_Given exercise_. All of the material below is to be returned exactly.

_Material provided_.
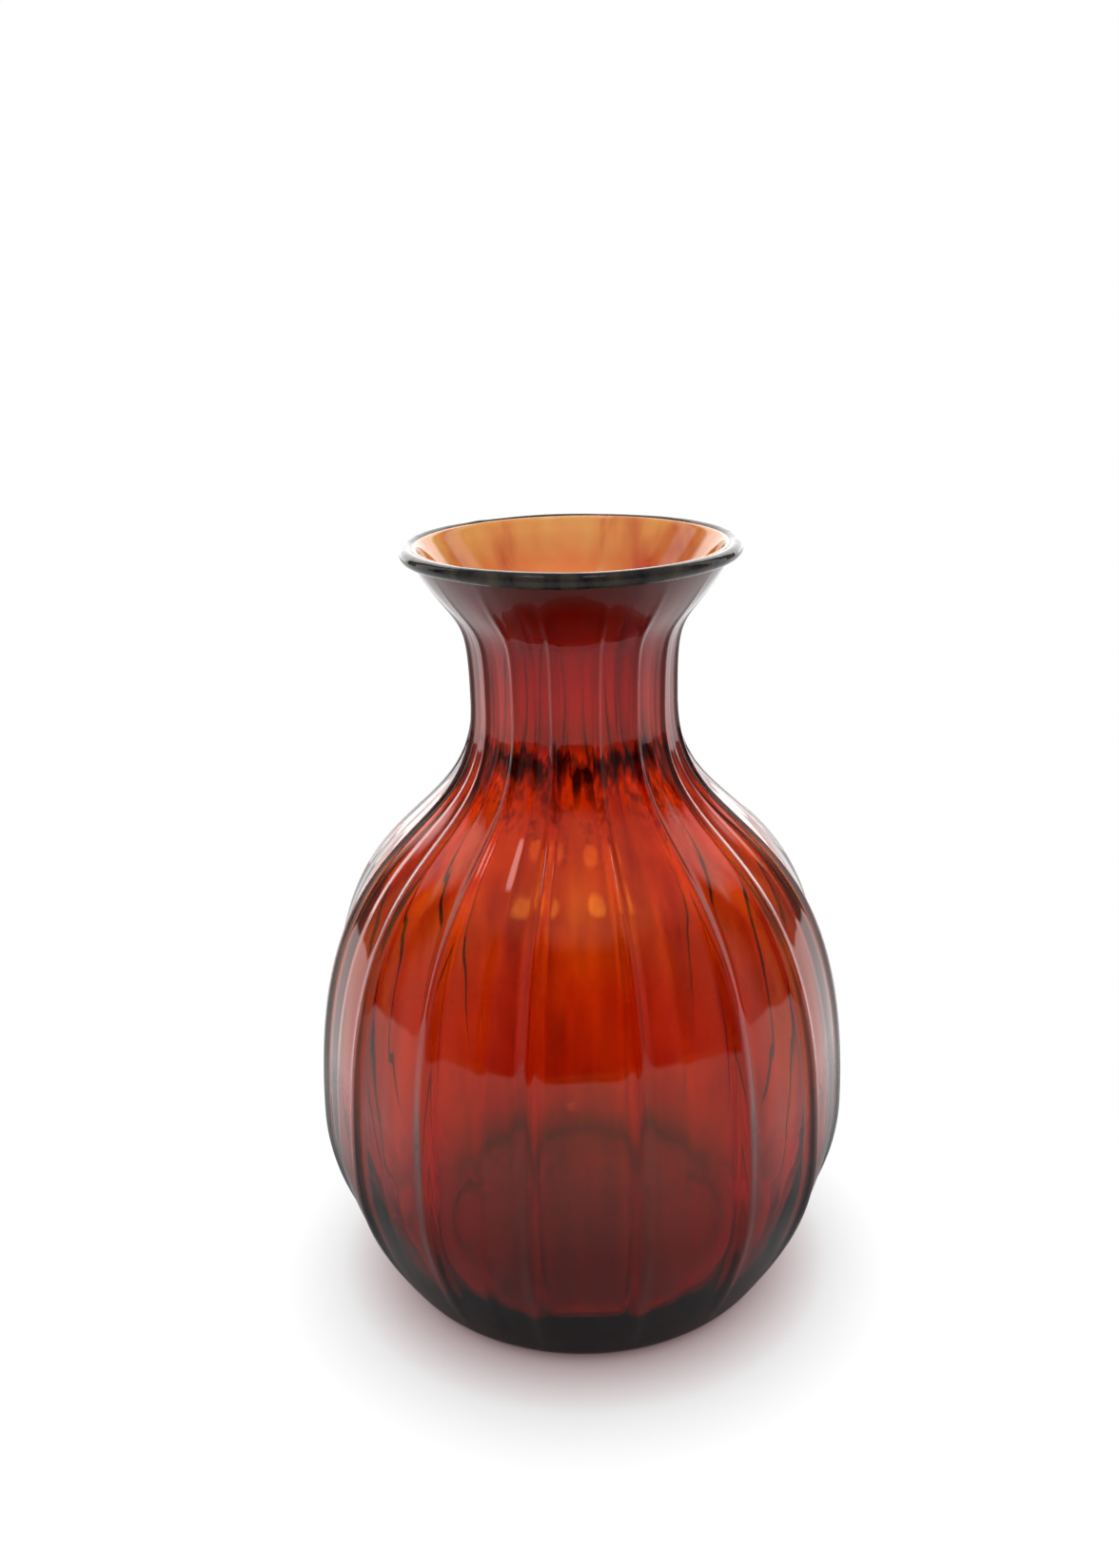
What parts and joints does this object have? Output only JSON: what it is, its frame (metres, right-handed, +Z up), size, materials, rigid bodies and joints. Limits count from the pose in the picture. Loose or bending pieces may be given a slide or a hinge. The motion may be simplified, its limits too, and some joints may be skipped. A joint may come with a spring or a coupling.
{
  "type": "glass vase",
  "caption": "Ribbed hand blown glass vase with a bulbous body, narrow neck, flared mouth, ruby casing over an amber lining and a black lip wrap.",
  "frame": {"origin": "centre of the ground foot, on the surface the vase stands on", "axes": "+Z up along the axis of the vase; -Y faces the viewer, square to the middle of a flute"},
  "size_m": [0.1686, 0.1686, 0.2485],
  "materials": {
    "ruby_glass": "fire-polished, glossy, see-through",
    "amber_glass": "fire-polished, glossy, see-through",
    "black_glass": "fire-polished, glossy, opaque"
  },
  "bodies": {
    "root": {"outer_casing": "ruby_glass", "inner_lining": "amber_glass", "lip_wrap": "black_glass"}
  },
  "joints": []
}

_Exercise result_.
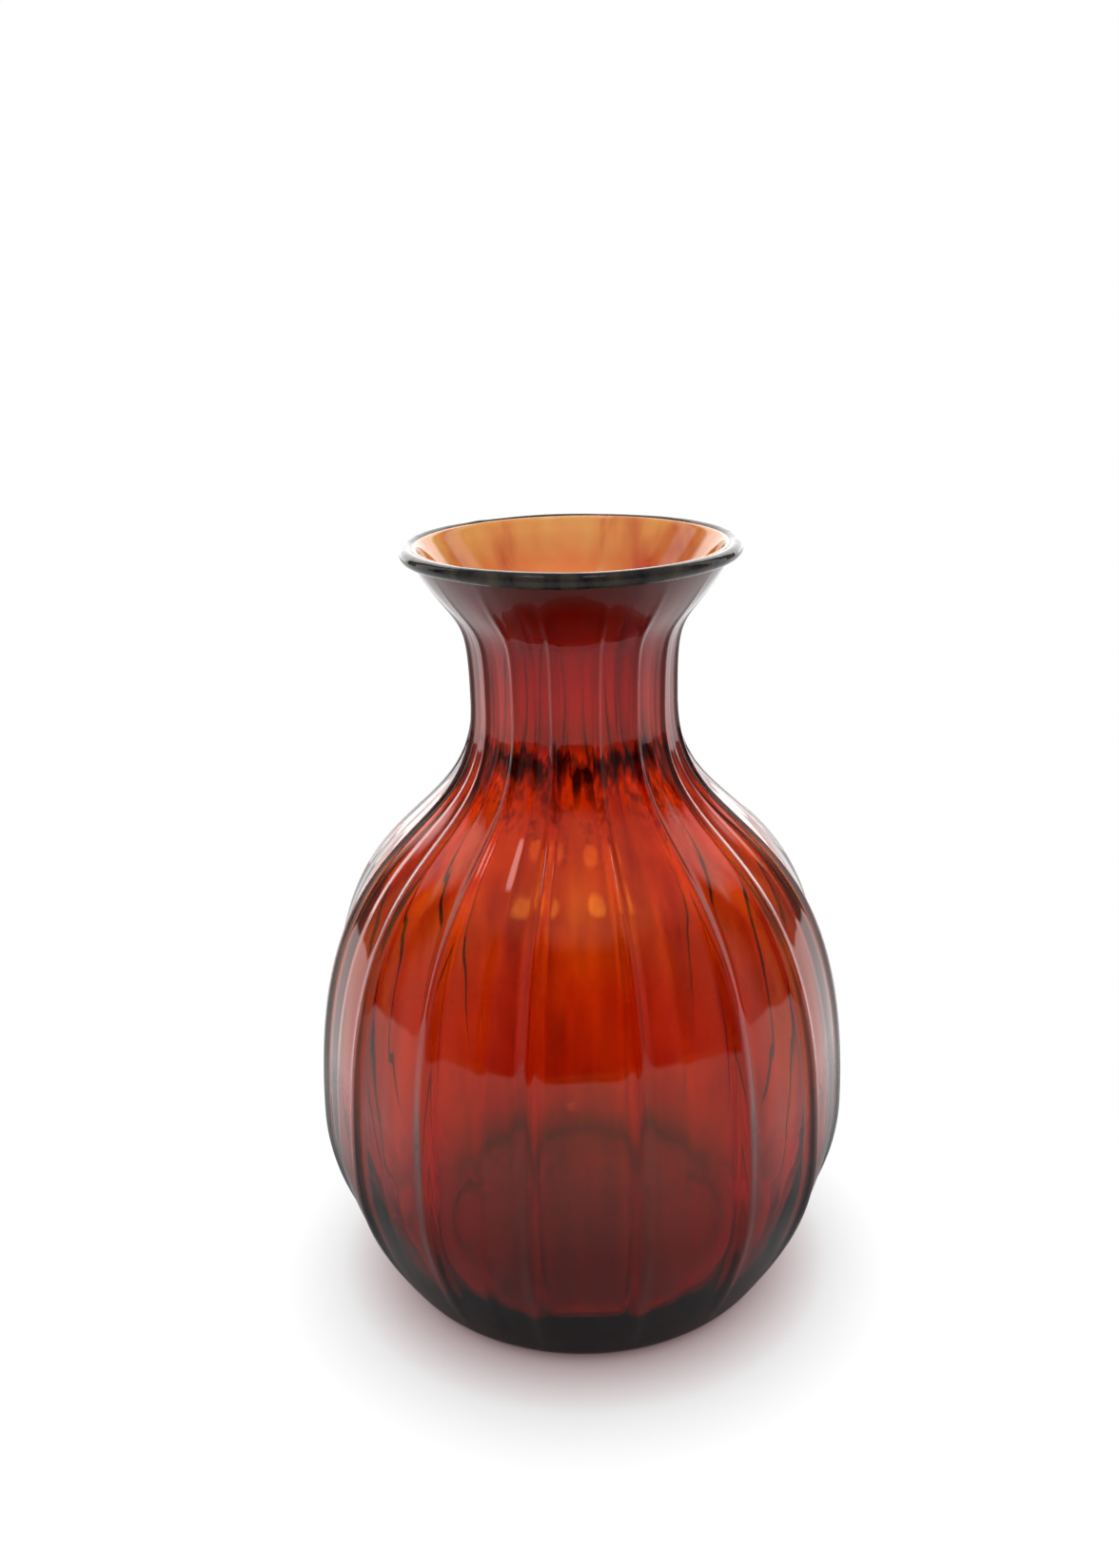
What parts and joints does this object have? Output only JSON: what it is, its frame (metres, right-handed, +Z up), size, materials, rigid bodies and joints. Limits count from the pose in the picture. Loose or bending pieces may be given a slide or a hinge. The motion may be simplified, its limits too, and some joints may be skipped. A joint may come with a spring or a coupling.
{
  "type": "glass vase",
  "caption": "Ribbed hand blown glass vase with a bulbous body, narrow neck, flared mouth, ruby casing over an amber lining and a black lip wrap.",
  "frame": {"origin": "centre of the ground foot, on the surface the vase stands on", "axes": "+Z up along the axis of the vase; -Y faces the viewer, square to the middle of a flute"},
  "size_m": [0.1686, 0.1686, 0.2485],
  "materials": {
    "ruby_glass": "fire-polished, glossy, see-through",
    "amber_glass": "fire-polished, glossy, see-through",
    "black_glass": "fire-polished, glossy, opaque"
  },
  "bodies": {
    "root": {"outer_casing": "ruby_glass", "inner_lining": "amber_glass", "lip_wrap": "black_glass"}
  },
  "joints": []
}